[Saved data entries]
· · · · ·

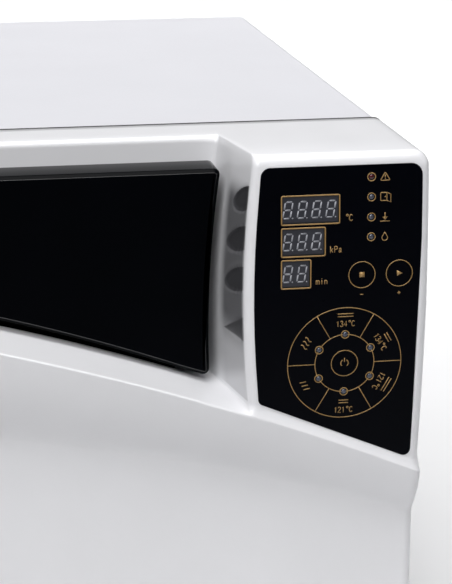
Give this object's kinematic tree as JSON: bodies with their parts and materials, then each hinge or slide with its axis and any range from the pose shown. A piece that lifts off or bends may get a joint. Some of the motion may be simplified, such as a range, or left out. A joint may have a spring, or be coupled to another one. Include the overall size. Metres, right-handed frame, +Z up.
{
  "type": "benchtop autoclave",
  "caption": "Benchtop steam steriliser with a swinging moulded front, wing-shaped pull handle, control block and a horizontal round pressure chamber.",
  "frame": {"origin": "centre of the footprint on the bench surface", "axes": "+Z up, front with the door and controls faces -Y, +X to the right seen from the front"},
  "size_m": [0.385, 0.504, 0.3364],
  "materials": {
    "white_abs": "satin moulded",
    "painted_steel": "fine powder coat",
    "bare_steel": "satin",
    "polished_steel": "electropolished",
    "black_gloss": "high gloss",
    "black_plastic": "moulded",
    "grey_plastic": "moulded",
    "light_plastic": "moulded",
    "rubber": "matt",
    "silicone": "satin",
    "fibre": "glass fibre cloth",
    "heater": "satin",
    "brass": "machined",
    "copper": "drawn",
    "board": "solder resist",
    "lens": "clear",
    "blue_plastic": "moulded"
  },
  "bodies": {
    "case": {"base_pan": "bare_steel", "rubber_feet": "rubber", "front_bulkhead": "bare_steel", "dust_seal": "rubber", "top_cover": "painted_steel", "rear_panel": "painted_steel", "lower_panel": "white_abs", "chamber_vessel": "polished_steel", "insulation_jacket": "fibre", "heater_bands": "heater", "tray_rack": "bare_steel", "lower_tray": "polished_steel", "upper_tray": "polished_steel", "steam_generator": "polished_steel", "water_tank": "light_plastic", "filler_hinge": "bare_steel", "vacuum_pump": "black_plastic", "water_pump": "grey_plastic", "condenser": "copper", "fan_frame": "black_plastic", "solenoid_valves": "brass", "safety_valve": "brass", "pipes": "copper", "power_board": "board", "mains_inlet": "black_plastic", "fuse_holders": "black_plastic", "switch_bezel": "black_plastic", "drain_bodies": "bare_steel", "air_filter": "light_plastic", "door_switch": "black_plastic", "body_hinge_leaves": "bare_steel", "hinge_pins": "bare_steel", "lock_guides": "bare_steel", "lock_motor": "grey_plastic", "cover_screws": "bare_steel", "rear_screws": "bare_steel"},
    "filler_lid": {"filler_lid": "light_plastic"},
    "fan_rotor": {"fan_rotor": "black_plastic"},
    "power_rocker": {"power_rocker": "black_plastic"},
    "drain_knob_clean": {"drain_knob_clean": "blue_plastic"},
    "drain_knob_used": {"drain_knob_used": "grey_plastic"},
    "lock_bar": {"lock_bar": "bare_steel"},
    "lock_lever": {"lock_lever": "brass"},
    "door": {"door_front": "white_abs", "door_liner": "painted_steel", "door_beam": "bare_steel", "pressure_plate": "polished_steel", "door_gasket": "silicone", "door_keepers": "bare_steel", "door_hinge_leaves": "bare_steel", "side_strip": "grey_plastic", "control_overlay": "black_gloss", "display_modules": "grey_plastic", "lamps": "lens", "control_board": "board", "handle_pivot": "bare_steel"},
    "handle": {"handle": "black_gloss"},
    "stop_key": {"stop_key": "black_gloss"},
    "start_key": {"start_key": "black_gloss"},
    "program_key": {"program_key": "black_gloss"}
  },
  "joints": [
    {"name": "door_swing", "type": "hinge", "parent": "case", "child": "door", "pos_m": [-0.1875, -0.155, 0.195], "axis": [0, 0, -1], "range_deg": [0, 105]},
    {"name": "handle_pull", "type": "hinge", "parent": "door", "child": "handle", "pos_m": [-0.16, -0.207, 0.29], "axis": [0, 0, -1], "range_deg": [0, 14], "stiffness_Nm_per_rad": 0.5, "springref_deg": -5.73},
    {"name": "lock_lever_turn", "type": "hinge", "parent": "case", "child": "lock_lever", "pos_m": [0.174, -0.1435, 0.15], "axis": [0, -1, 0], "range_deg": [0, 20]},
    {"name": "lock_bar_slide", "type": "slide", "parent": "case", "child": "lock_bar", "axis": [-1, 0, 0], "range_m": [0, 0.01]},
    {"name": "stop_press", "type": "slide", "parent": "door", "child": "stop_key", "axis": [0, 1, 0], "range_m": [0, 0.0008], "stiffness_N_per_m": 300, "springref_m": -0.0005},
    {"name": "start_press", "type": "slide", "parent": "door", "child": "start_key", "axis": [0, 1, 0], "range_m": [0, 0.0008], "stiffness_N_per_m": 300, "springref_m": -0.0005},
    {"name": "program_press", "type": "slide", "parent": "door", "child": "program_key", "axis": [0, 1, 0], "range_m": [0, 0.0008], "stiffness_N_per_m": 300, "springref_m": -0.0005},
    {"name": "filler_lid_open", "type": "hinge", "parent": "case", "child": "filler_lid", "pos_m": [-0.09, 0.2395, 0.3334], "axis": [-1, 0, 0], "range_deg": [0, 110]},
    {"name": "fan_spin", "type": "hinge", "parent": "case", "child": "fan_rotor", "pos_m": [0.12, 0.235, 0.25], "axis": [0, 1, 0], "continuous": true},
    {"name": "power_toggle", "type": "hinge", "parent": "case", "child": "power_rocker", "pos_m": [0.135, -0.222, 0.036], "axis": [1, 0, 0], "range_deg": [0, 14]},
    {"name": "drain_clean_turn", "type": "hinge", "parent": "case", "child": "drain_knob_clean", "pos_m": [-0.14, -0.235, 0.036], "axis": [0, -1, 0], "range_deg": [0, 90]},
    {"name": "drain_used_turn", "type": "hinge", "parent": "case", "child": "drain_knob_used", "pos_m": [-0.1, -0.235, 0.036], "axis": [0, -1, 0], "range_deg": [0, 90]}
  ],
  "couplings": [
    {"joint": "lock_lever_turn", "follows": "lock_bar_slide", "rad_per_m": 34.906}
  ]
}
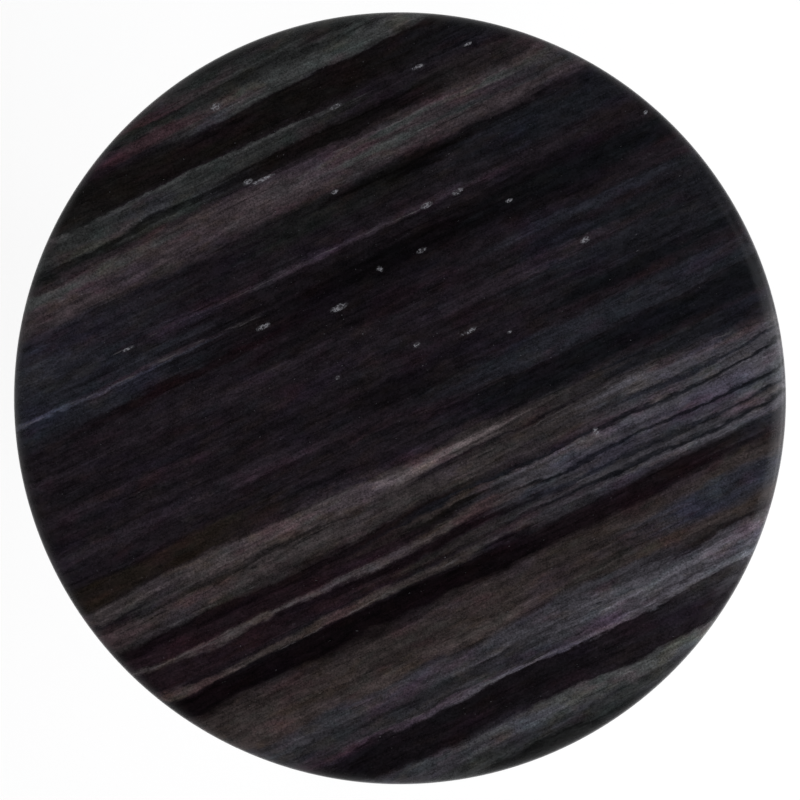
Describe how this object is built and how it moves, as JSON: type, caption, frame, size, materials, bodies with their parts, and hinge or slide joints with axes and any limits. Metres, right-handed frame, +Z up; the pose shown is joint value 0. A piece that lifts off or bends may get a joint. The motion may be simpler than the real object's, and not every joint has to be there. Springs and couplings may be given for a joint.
{
  "type": "round pedestal table",
  "caption": "Round stone-topped pedestal table with a bullnosed edge, one central column, a weighted disc base and levelling feet.",
  "frame": {"origin": "on the floor, under the column's axis, with the feet screwed fully in", "axes": "+Z up along the column's axis; the spider's arms run along X and Y, and the feet stand between them"},
  "size_m": [0.61, 0.61, 0.74],
  "materials": {
    "stone": "polished near-black marble with pale grey streaks",
    "adhesive": "cured construction adhesive",
    "board": "birch plywood stained and sealed black",
    "cast_black": "as-cast texture under black powder coat",
    "powder_black": "fine-texture black powder coat on steel",
    "zinc": "bright zinc plate",
    "brass": "turned",
    "rubber": "moulded matt black",
    "nylon": "moulded satin dark grey"
  },
  "bodies": {
    "table": {"marble_top": "stone", "adhesive_bed": "adhesive", "backing_board": "board", "board_insert_1": "brass", "board_insert_2": "brass", "board_insert_3": "brass", "board_insert_4": "brass", "board_insert_5": "brass", "board_insert_6": "brass", "board_insert_7": "brass", "board_insert_8": "brass", "top_spider": "cast_black", "spider_screw_1": "zinc", "spider_screw_2": "zinc", "spider_screw_3": "zinc", "spider_screw_4": "zinc", "spider_screw_5": "zinc", "spider_screw_6": "zinc", "spider_screw_7": "zinc", "spider_screw_8": "zinc", "column_tube": "powder_black", "tie_rod": "zinc", "clamp_washer": "zinc", "spring_washer": "zinc", "tie_rod_nut": "zinc", "base_cover": "powder_black", "neck_grommet": "rubber", "base_ballast": "cast_black", "edge_trim": "rubber"},
    "foot_1": {"foot_pad_1": "nylon"},
    "spindle_1": {"foot_spindle_1": "zinc"},
    "foot_2": {"foot_pad_2": "nylon"},
    "spindle_2": {"foot_spindle_2": "zinc"},
    "foot_3": {"foot_pad_3": "nylon"},
    "spindle_3": {"foot_spindle_3": "zinc"},
    "foot_4": {"foot_pad_4": "nylon"},
    "spindle_4": {"foot_spindle_4": "zinc"}
  },
  "joints": [
    {"name": "foot_1_travel", "type": "slide", "parent": "table", "child": "foot_1", "axis": [0, 0, -1], "range_m": [0, 0.008]},
    {"name": "spindle_1_turn", "type": "hinge", "parent": "foot_1", "child": "spindle_1", "pos_m": [0.12587, 0.12587, 0.01], "axis": [0, 0, -1], "range_deg": [0, 2304]},
    {"name": "foot_2_travel", "type": "slide", "parent": "table", "child": "foot_2", "axis": [0, 0, -1], "range_m": [0, 0.008]},
    {"name": "spindle_2_turn", "type": "hinge", "parent": "foot_2", "child": "spindle_2", "pos_m": [-0.12587, 0.12587, 0.01], "axis": [0, 0, -1], "range_deg": [0, 2304]},
    {"name": "foot_3_travel", "type": "slide", "parent": "table", "child": "foot_3", "axis": [0, 0, -1], "range_m": [0, 0.008]},
    {"name": "spindle_3_turn", "type": "hinge", "parent": "foot_3", "child": "spindle_3", "pos_m": [-0.12587, -0.12587, 0.01], "axis": [0, 0, -1], "range_deg": [0, 2304]},
    {"name": "foot_4_travel", "type": "slide", "parent": "table", "child": "foot_4", "axis": [0, 0, -1], "range_m": [0, 0.008]},
    {"name": "spindle_4_turn", "type": "hinge", "parent": "foot_4", "child": "spindle_4", "pos_m": [0.12587, -0.12587, 0.01], "axis": [0, 0, -1], "range_deg": [0, 2304]}
  ],
  "couplings": [
    {"joint": "spindle_1_turn", "follows": "foot_1_travel", "rad_per_m": 5026.5},
    {"joint": "spindle_2_turn", "follows": "foot_2_travel", "rad_per_m": 5026.5},
    {"joint": "spindle_3_turn", "follows": "foot_3_travel", "rad_per_m": 5026.5},
    {"joint": "spindle_4_turn", "follows": "foot_4_travel", "rad_per_m": 5026.5}
  ]
}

· · · · ·

Aim
Identify each line in the records above that contains the word "this", and copy it out in full.

Task answer
Give this object's kinematic tree as JSON: bodies with their parts and materials, then each hinge or slide with its axis and any range from the pose shown. A piece that lifts off or bends may get a joint. Some of the motion may be simplified, such as a range, or left out. A joint may have a spring, or be coupled to another one. Include the overall size. Metres, right-handed frame, +Z up.
Describe how this object is built and how it moves, as JSON: type, caption, frame, size, materials, bodies with their parts, and hinge or slide joints with axes and any limits. Metres, right-handed frame, +Z up; the pose shown is joint value 0. A piece that lifts off or bends may get a joint. The motion may be simpler than the real object's, and not every joint has to be there. Springs and couplings may be given for a joint.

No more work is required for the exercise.